His arguments echo those of Nicholas Carr, who recently published "The Shallows: What the Internet Is Doing to Our Brains." Aboujaoude says the fast-moving, information-overloaded Internet conditions people to become impulse-driven, impatient and unfocused.
What Is the Psychological Cost of Our Love Affair With Technology?
But he said his book zeroes in on "the psychological costs that we're paying for this collective love affair that we're having with technology."
Normal human development involves learning how to mature out of our natural tendencies toward aggression and transgression, he said. Growing up means understanding how to delay gratification, remember moral obligations and respect societal norms.
But in his book, Aboujaoude says that in social media, the higher-order, instinct-policing superego "has gone AWOL."
The Internet's Wild West-like promise of opportunity fosters delusions of grandeur, he writes. Its focus on personalization and "friend"-accumulation feeds narcissism. Its anonymous culture leads to what he calls "ordinary everyday viciousness."
And though people may think that they can easily move from the instant gratification and faceless world of the Internet to the reason and empathy of real life, Dr.
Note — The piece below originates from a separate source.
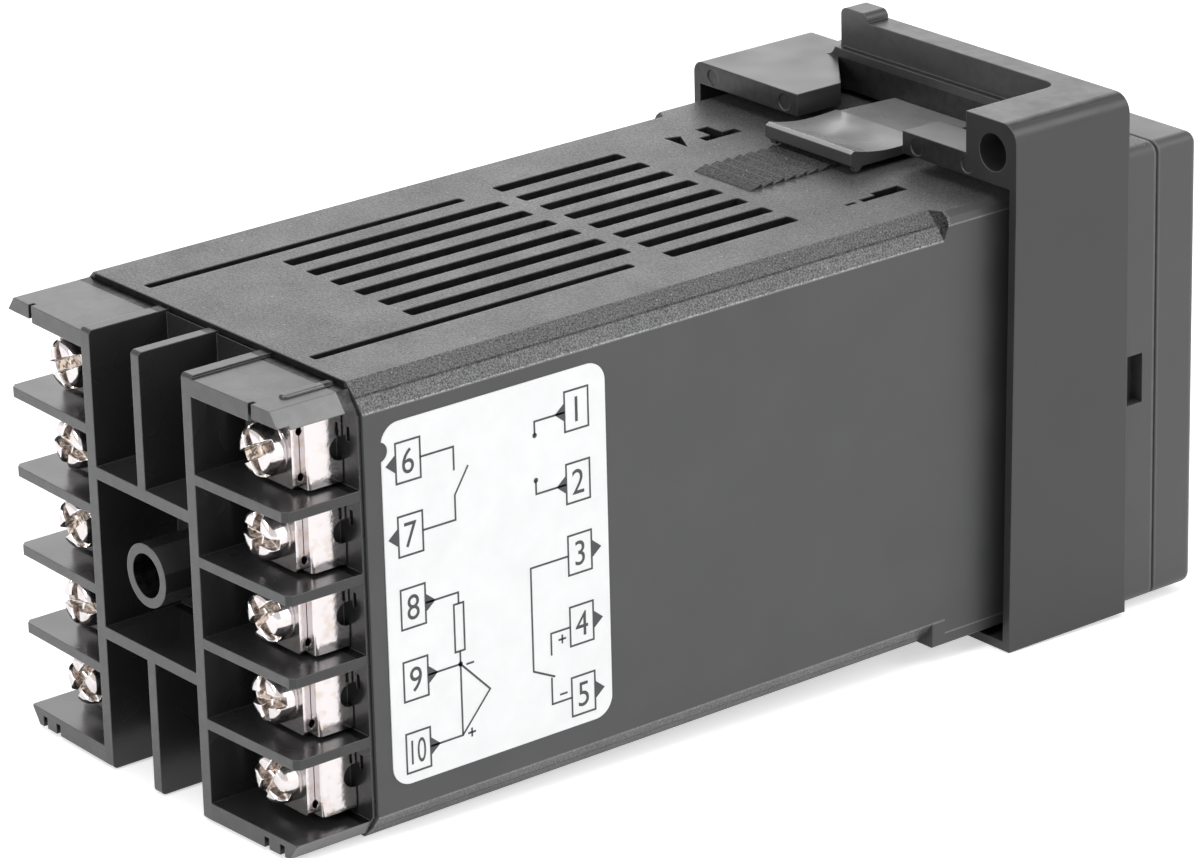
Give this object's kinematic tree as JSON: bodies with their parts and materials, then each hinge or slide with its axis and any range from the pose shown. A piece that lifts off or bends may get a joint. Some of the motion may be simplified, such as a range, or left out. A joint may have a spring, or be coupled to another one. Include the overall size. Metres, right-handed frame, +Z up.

Aboujaoude said, we overestimate our ability to switch between modes of interaction.
First Step Is to Recognize That We Act Differently Online
"We're not nearly as good at compartmentalizing as we like to think we are," he said.
As a Silicon Valley psychiatrist, he said he has an interesting perspective on the psychological impacts of the Internet, but even he doesn't have the solution to the problems identified in his research.
He said he spends more time on eBay than he ought to and loves his apps as much as the next iPhone-toting American. But he said he has become more self-conscious about how he uses the Web and tries to think of ways to log off temporarily without sacrificing the professional or social connection it enables.
"Whatever the answer turns out to be, it has to start by recognizing the problem. It has to start by us acknowledging that we actually act differently online," he said. "This is the first step. When we get to that point as a society, we can figure out what the next steps are. But we're far from there."